Non-GMO products are not always organic, but organic products are always non-GMO!
This is because the USDA Organic label has more regulations. The USDA approves something as organic if it is natural, non-GMO, does not use synthetic pesticides, and follows environmentally friendly farming practices. There’s also a higher standard to be met during the manufacturing process.
The USDA is widely considered to be the ultimate authority on organic products. But not even their label can assure consumers that what they’re buying is nontoxic. In fact, only 95% of a product has to meet the requirements of the organic label, leaving 5% of what we purchase ambiguous.
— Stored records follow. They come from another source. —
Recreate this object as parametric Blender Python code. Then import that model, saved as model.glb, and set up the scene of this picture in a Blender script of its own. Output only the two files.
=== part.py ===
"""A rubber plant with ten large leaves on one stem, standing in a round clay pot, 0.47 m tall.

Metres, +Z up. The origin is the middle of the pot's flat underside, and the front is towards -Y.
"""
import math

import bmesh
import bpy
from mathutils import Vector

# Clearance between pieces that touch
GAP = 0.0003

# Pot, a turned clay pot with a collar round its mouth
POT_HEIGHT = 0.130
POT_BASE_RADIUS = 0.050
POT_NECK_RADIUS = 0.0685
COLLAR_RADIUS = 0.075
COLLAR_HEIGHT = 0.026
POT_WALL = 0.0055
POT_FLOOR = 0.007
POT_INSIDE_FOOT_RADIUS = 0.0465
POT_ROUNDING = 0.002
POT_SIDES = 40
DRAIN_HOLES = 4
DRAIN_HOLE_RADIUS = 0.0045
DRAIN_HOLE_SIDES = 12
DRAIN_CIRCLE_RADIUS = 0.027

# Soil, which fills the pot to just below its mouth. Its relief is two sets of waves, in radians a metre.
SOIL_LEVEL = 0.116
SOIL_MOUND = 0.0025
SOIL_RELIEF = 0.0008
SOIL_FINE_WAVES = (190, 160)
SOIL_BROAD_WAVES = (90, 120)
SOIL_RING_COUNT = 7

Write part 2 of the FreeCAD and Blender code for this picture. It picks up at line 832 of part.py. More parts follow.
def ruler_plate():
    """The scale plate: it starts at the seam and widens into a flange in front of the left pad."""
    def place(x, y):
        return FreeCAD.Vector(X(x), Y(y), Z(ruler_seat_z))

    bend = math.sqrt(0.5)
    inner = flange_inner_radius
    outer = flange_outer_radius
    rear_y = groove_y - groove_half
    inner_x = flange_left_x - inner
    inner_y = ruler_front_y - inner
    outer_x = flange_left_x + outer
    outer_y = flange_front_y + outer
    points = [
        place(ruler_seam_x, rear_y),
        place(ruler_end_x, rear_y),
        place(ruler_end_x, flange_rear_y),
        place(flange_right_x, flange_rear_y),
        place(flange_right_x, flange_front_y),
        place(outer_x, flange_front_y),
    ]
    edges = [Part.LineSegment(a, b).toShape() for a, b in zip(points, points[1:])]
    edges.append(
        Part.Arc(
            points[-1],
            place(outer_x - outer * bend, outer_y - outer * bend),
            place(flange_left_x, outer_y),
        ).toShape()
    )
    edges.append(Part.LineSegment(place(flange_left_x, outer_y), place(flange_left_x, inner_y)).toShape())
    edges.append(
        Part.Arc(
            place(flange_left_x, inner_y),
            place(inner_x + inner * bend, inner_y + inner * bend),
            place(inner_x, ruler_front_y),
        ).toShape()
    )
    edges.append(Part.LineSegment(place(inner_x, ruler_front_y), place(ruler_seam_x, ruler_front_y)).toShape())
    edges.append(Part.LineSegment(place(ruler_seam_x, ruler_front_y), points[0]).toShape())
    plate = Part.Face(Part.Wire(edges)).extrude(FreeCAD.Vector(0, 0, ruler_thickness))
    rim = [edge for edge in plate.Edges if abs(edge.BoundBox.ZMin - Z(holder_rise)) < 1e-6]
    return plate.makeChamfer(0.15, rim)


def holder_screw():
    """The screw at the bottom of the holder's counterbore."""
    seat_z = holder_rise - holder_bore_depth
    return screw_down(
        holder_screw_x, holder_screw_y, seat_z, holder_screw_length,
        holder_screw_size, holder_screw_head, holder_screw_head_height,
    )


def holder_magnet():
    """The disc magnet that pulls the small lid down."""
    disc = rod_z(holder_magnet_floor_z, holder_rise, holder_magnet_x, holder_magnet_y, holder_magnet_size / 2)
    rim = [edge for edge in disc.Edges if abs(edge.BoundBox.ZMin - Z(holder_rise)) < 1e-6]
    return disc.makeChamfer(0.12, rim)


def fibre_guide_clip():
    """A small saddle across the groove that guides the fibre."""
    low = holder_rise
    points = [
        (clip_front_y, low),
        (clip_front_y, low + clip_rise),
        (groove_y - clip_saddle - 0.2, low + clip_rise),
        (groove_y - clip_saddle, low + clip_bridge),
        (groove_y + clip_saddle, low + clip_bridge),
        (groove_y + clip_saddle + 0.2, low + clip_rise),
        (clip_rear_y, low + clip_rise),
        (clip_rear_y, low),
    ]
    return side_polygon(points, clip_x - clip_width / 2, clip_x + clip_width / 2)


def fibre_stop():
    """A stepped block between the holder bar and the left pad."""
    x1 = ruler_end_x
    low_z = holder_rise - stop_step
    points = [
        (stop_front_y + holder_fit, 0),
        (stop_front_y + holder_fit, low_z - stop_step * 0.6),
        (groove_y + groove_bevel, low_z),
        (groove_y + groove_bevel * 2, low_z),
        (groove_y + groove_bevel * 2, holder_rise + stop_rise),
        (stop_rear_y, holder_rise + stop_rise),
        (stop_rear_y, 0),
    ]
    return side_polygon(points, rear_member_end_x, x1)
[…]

Food and care products with the USDA organic label could legally contain glyphosate, GMO’s, carcinogenic pesticides, or trace amounts of other contaminants.
There are also plenty of companies who provide 100% organic products without a label. The organic certification process is time consuming and expensive, making it inaccessible to small-scale operations. Labels aren’t everything.
Grocery shopping doesn’t have to be a game of roulette, though! Consumer research is the most important tool for making safe, healthy purchases. Thankfully there are lots of resources available to help.
EWG (Environmental Working Group) is an organization dedicated to product transparency. They have a search engine called SkinDeep that lists the ingredients in thousands of different care products like lotions, sunscreens, soaps, etc. EWG also has an app that breaks down nutrient profiles, added chemicals, and ethical manufacturing practices using a “Food Score” system.
Shopping at a local market is another way to find better quality foods.
Human Garage likes to use muscle testing (and personal research) to determine if a food or product is safe. Our belief is that we can rely on the body’s innate wisdom to make decisions. Once you learn your own body’s “yes” and “no” responses, it gives you the freedom to make intuitive calls without needing to rely on an outside source.